Setting monitoring_level=1 produces output similar to the following:

    TPU type: TPU v2
    Utilization of TPU Matrix Units is (higher is better): 10.7%

Setting monitoring_level=2 displays more detailed information:

    TPU type: TPU v2
    Number of TPU Cores: 8
    TPU idle time (lower is better): 0.091%
    Utilization of TPU Matrix Units is (higher is better): 10.7%
    Step time: 1.95 kms (avg), 1.90kms (minute), 2.00 kms (max)
    Infeed percentage: 87.5% (avg). 87.2% (min), 87.8 (max)

Monitoring flags

  • --tpu (required) specifies the name of the Cloud TPU you want to monitor.
  • --monitoring_level.
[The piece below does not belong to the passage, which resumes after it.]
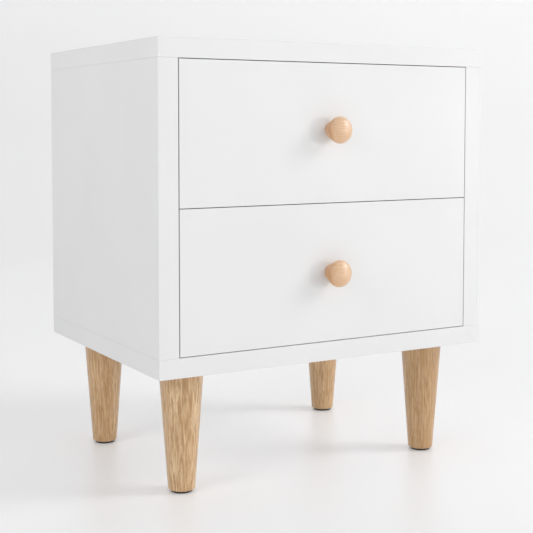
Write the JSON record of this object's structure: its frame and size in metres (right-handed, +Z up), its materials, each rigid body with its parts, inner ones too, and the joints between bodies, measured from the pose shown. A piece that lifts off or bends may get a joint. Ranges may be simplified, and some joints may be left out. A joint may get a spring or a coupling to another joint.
{
  "type": "nightstand with drawers",
  "caption": "White bedside cabinet on turned tapered wooden legs, with inset drawers on ball-bearing slides and round wooden knobs.",
  "frame": {"origin": "on the floor, at the middle of the footprint with the knobs counted in", "axes": "+X to the right seen from the front, +Y from the front to the back, +Z up"},
  "size_m": [0.48, 0.392, 0.554],
  "materials": {
    "white_lacquer": "satin white lacquer on board, crisp edges",
    "white_melamine": "matt white melamine",
    "back_board_white": "matt white hardboard",
    "leg_oak": "clear-lacquered light oak, grain along the leg",
    "knob_oak": "clear-lacquered light oak, turned",
    "dowel_beech": "raw fluted beech",
    "glide_black": "matt black",
    "slide_steel": "zinc-plated rolled steel",
    "ball_steel": "polished balls in pressed steel cages",
    "fitting_zinc": "zinc-plated fittings"
  },
  "bodies": {
    "case": {"top_panel": "white_lacquer", "bottom_panel": "white_lacquer", "left_side_panel": "white_lacquer", "right_side_panel": "white_lacquer", "back_panel": "back_board_white", "case_cams": "fitting_zinc", "case_cam_bolts": "fitting_zinc", "case_dowels": "dowel_beech", "front_left_leg": "leg_oak", "front_right_leg": "leg_oak", "back_left_leg": "leg_oak", "back_right_leg": "leg_oak", "front_left_glide": "glide_black", "front_right_glide": "glide_black", "back_left_glide": "glide_black", "back_right_glide": "glide_black", "leg_bolts": "fitting_zinc", "leg_inserts": "fitting_zinc", "cabinet_slide_screws": "fitting_zinc", "upper_left_outer_slide": "slide_steel", "upper_right_outer_slide": "slide_steel", "lower_left_outer_slide": "slide_steel", "lower_right_outer_slide": "slide_steel"},
    "upper_drawer": {"upper_drawer_front": "white_lacquer", "upper_drawer_left_side": "white_melamine", "upper_drawer_right_side": "white_melamine", "upper_drawer_back": "white_melamine", "upper_drawer_bottom": "white_melamine", "upper_knob": "knob_oak", "upper_knob_screw": "fitting_zinc", "upper_drawer_cams": "fitting_zinc", "upper_drawer_cam_bolts": "fitting_zinc", "upper_drawer_dowels": "dowel_beech", "upper_drawer_back_screws": "fitting_zinc", "upper_left_inner_slide": "slide_steel", "upper_right_inner_slide": "slide_steel", "upper_inner_slide_screws": "fitting_zinc"},
    "upper_left_slide_middle": {"upper_left_middle_slide": "slide_steel"},
    "upper_right_slide_middle": {"upper_right_middle_slide": "slide_steel"},
    "upper_outer_cages": {"upper_outer_ball_cages": "ball_steel"},
    "upper_inner_cages": {"upper_inner_ball_cages": "ball_steel"},
    "lower_drawer": {"lower_drawer_front": "white_lacquer", "lower_drawer_left_side": "white_melamine", "lower_drawer_right_side": "white_melamine", "lower_drawer_back": "white_melamine", "lower_drawer_bottom": "white_melamine", "lower_knob": "knob_oak", "lower_knob_screw": "fitting_zinc", "lower_drawer_cams": "fitting_zinc", "lower_drawer_cam_bolts": "fitting_zinc", "lower_drawer_dowels": "dowel_beech", "lower_drawer_back_screws": "fitting_zinc", "lower_left_inner_slide": "slide_steel", "lower_right_inner_slide": "slide_steel", "lower_inner_slide_screws": "fitting_zinc"},
    "lower_left_slide_middle": {"lower_left_middle_slide": "slide_steel"},
    "lower_right_slide_middle": {"lower_right_middle_slide": "slide_steel"},
    "lower_outer_cages": {"lower_outer_ball_cages": "ball_steel"},
    "lower_inner_cages": {"lower_inner_ball_cages": "ball_steel"}
  },
  "joints": [
    {"name": "upper_drawer_pull", "type": "slide", "parent": "case", "child": "upper_drawer", "axis": [0, -1, 0], "range_m": [0, 0.28]},
    {"name": "upper_left_middle_run", "type": "slide", "parent": "case", "child": "upper_left_slide_middle", "axis": [0, -1, 0], "range_m": [0, 0.14]},
    {"name": "upper_right_middle_run", "type": "slide", "parent": "case", "child": "upper_right_slide_middle", "axis": [0, -1, 0], "range_m": [0, 0.14]},
    {"name": "upper_outer_cage_run", "type": "slide", "parent": "case", "child": "upper_outer_cages", "axis": [0, -1, 0], "range_m": [0, 0.07]},
    {"name": "upper_inner_cage_run", "type": "slide", "parent": "case", "child": "upper_inner_cages", "axis": [0, -1, 0], "range_m": [0, 0.21]},
    {"name": "lower_drawer_pull", "type": "slide", "parent": "case", "child": "lower_drawer", "axis": [0, -1, 0], "range_m": [0, 0.28]},
    {"name": "lower_left_middle_run", "type": "slide", "parent": "case", "child": "lower_left_slide_middle", "axis": [0, -1, 0], "range_m": [0, 0.14]},
    {"name": "lower_right_middle_run", "type": "slide", "parent": "case", "child": "lower_right_slide_middle", "axis": [0, -1, 0], "range_m": [0, 0.14]},
    {"name": "lower_outer_cage_run", "type": "slide", "parent": "case", "child": "lower_outer_cages", "axis": [0, -1, 0], "range_m": [0, 0.07]},
    {"name": "lower_inner_cage_run", "type": "slide", "parent": "case", "child": "lower_inner_cages", "axis": [0, -1, 0], "range_m": [0, 0.21]}
  ],
  "couplings": [
    {"joint": "upper_left_middle_run", "follows": "upper_drawer_pull", "ratio": 0.5},
    {"joint": "upper_right_middle_run", "follows": "upper_drawer_pull", "ratio": 0.5},
    {"joint": "upper_outer_cage_run", "follows": "upper_drawer_pull", "ratio": 0.25},
    {"joint": "upper_inner_cage_run", "follows": "upper_drawer_pull", "ratio": 0.75},
    {"joint": "lower_left_middle_run", "follows": "lower_drawer_pull", "ratio": 0.5},
    {"joint": "lower_right_middle_run", "follows": "lower_drawer_pull", "ratio": 0.5},
    {"joint": "lower_outer_cage_run", "follows": "lower_drawer_pull", "ratio": 0.25},
    {"joint": "lower_inner_cage_run", "follows": "lower_drawer_pull", "ratio": 0.75}
  ]
}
Change the behavior of capture_tpu_profile from producing a single profile, to basic or detailed continuous monitoring. There are three available levels: Level 0 (the default): Produces a single profile, then exits. Level 1: Shows TPU version and TPU utilization. Level 2: Shows the TPU utilization, TPU idle time, and number of TPU cores used. Also provides min, avg, and max step times along with the infeed percentage contribution.
  • --duration_ms (optional; default is 1000ms) specifies how long to profile the TPU host during each cycle. Generally, this should be long enough to capture at least one training step worth of data. 1 second captures a training step in most models but if your model step time is very large, you can set the value to 2x step_time (in ms).
  • --num_queries specifies how many cycles to run capture_tpu_profile. To continuously monitor your TPU job, set the value to a high number. To quickly check your model's step time set the value to a low number.